When observed variance exceeds model-predicted variance.


P

P-value

Probability of observing test statistic as extreme as computed, under null hypothesis.

Pearson Residual

Standardized residual: (y - μ) / √V(μ).

Poisson Family

Distribution for count data. Variance: V(μ) = μ.

Prior Weight

Known weight for each observation, used in likelihood.

Probit

Link function using inverse normal CDF: g(μ) = Φ⁻¹(μ).

PyO3

Rust library for Python bindings.


Q

QuasiPoisson / QuasiBinomial

Quasi-likelihood families that estimate dispersion from data.


R

Rayon

Rust library for data parallelism.

Reference Level

The omitted category in dummy coding (absorbed into intercept).

Regularization

Adding penalty to prevent overfitting. See Regularization.

Relativity

exp(β) for log-link models. Multiplicative effect on mean.

Residual

Difference between observed and predicted: various types exist.

Ridge

L2-penalized regression: min D(β) + α‖β‖₂².

Robust Standard Errors

Standard errors that account for model misspecification.


S

Sandwich Estimator

Robust covariance estimator: (X'WX)⁻¹ × Meat × (X'WX)⁻¹.

Score Function

Derivative of log-likelihood with respect to parameters.

Soft Thresholding

Operation used in Lasso: S(z,γ) = sign(z)×max(|z|-γ, 0).

Spline

Piecewise polynomial function. See Splines.

Standard Error (SE)

Estimated standard deviation of a parameter estimate.


T

Target Encoding

Replacing categories with target-based statistics.
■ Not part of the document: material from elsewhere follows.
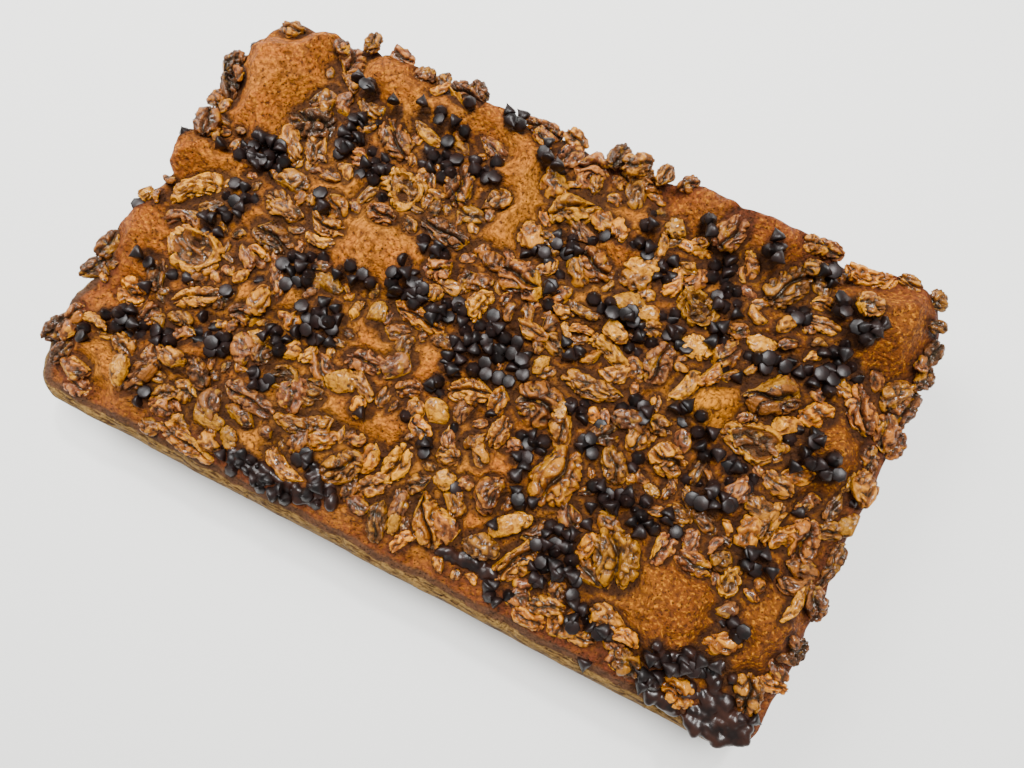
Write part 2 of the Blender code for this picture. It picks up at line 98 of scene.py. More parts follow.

See Target Encoding.

Theta (θ)

Negative Binomial dispersion parameter. Larger θ = less overdispersion.

Tweedie

Family with variance V(μ) = μᵖ. Useful for insurance pure premiums.


U

Unit Deviance

Per-observation contribution to total deviance.


V

Variance Function

V(μ) defining how variance relates to mean: Var(Y) = φ×V(μ).

Variance Power (p)

Parameter in Tweedie family: V(μ) = μᵖ.


W

Wald Test

Hypothesis test using (β̂/SE)² as test statistic.

Weights

Prior observation weights or IRLS working weights.

Working Response

Linearized response in IRLS: z = η + (y - μ)×g'(μ).

Working Weights

IRLS weights: W = 1/[V(μ)×g'(μ)²].


Z

z-statistic

Test statistic: z = β̂ / SE(β̂). Used for hypothesis testing.